Now consider, at the opposite technological extreme, a very advanced civilization omnidirectionally and extravagantly broadcasting at a power level 10 trillion times greater (1026 watts, the entire energy output of a star like the Sun). Then, if the META results are negative, we can conclude not only that there are no such civilizations in the Milky Way, but none out to 70 million light-years—none in M31, the nearest galaxy like our own, none in M33, or the Fornax system, or M81, or the Whirlpool Nebula, or Centaurus A, or the Virgo cluster of galaxies, or the nearest Seyfert galaxies; none among any of the hundred trillion stars in thousands of nearby galaxies. Stake through its heart or not, the geocentric conceit stirs again.

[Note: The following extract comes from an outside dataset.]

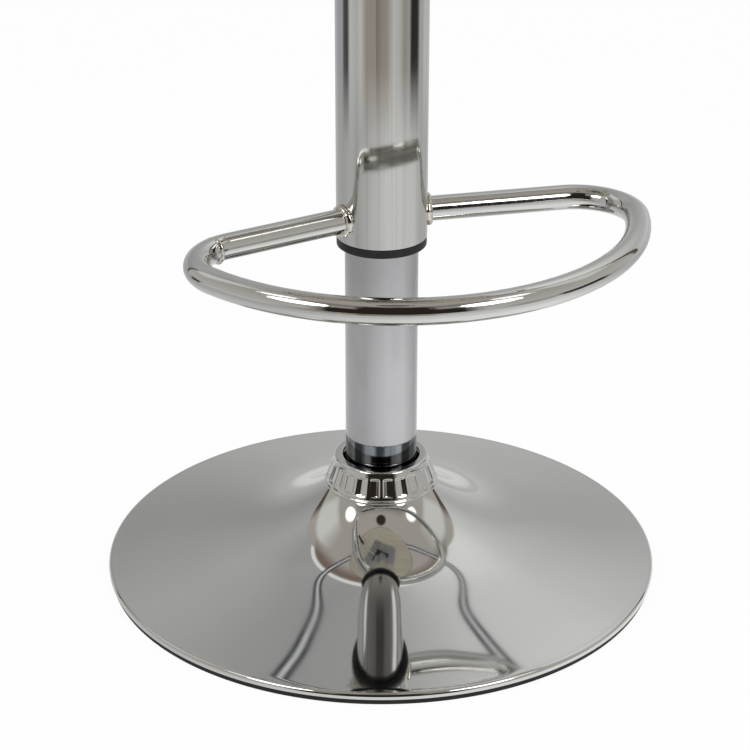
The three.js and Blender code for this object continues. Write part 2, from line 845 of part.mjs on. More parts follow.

Of course, it might be a token not of intelligence but of stupidity to pour so much energy into interstellar (and intergalactic) communication. Perhaps they have good reasons not to hail all comers. Or perhaps they don't care about civilizations as backward as we are. But still—not one civilization in a hundred trillion stars broadcasting with such power on such a frequency? If the META results are negative, we have set an instructive limit—but whether on the abundance of very advanced civilizations or their communications strategy we have no way of knowing. Even if META has found nothing, a broad middle range remains open—of abundant civilizations, more advanced than we and broadcasting omnidirectionally at magic frequencies. We would not have heard from them yet.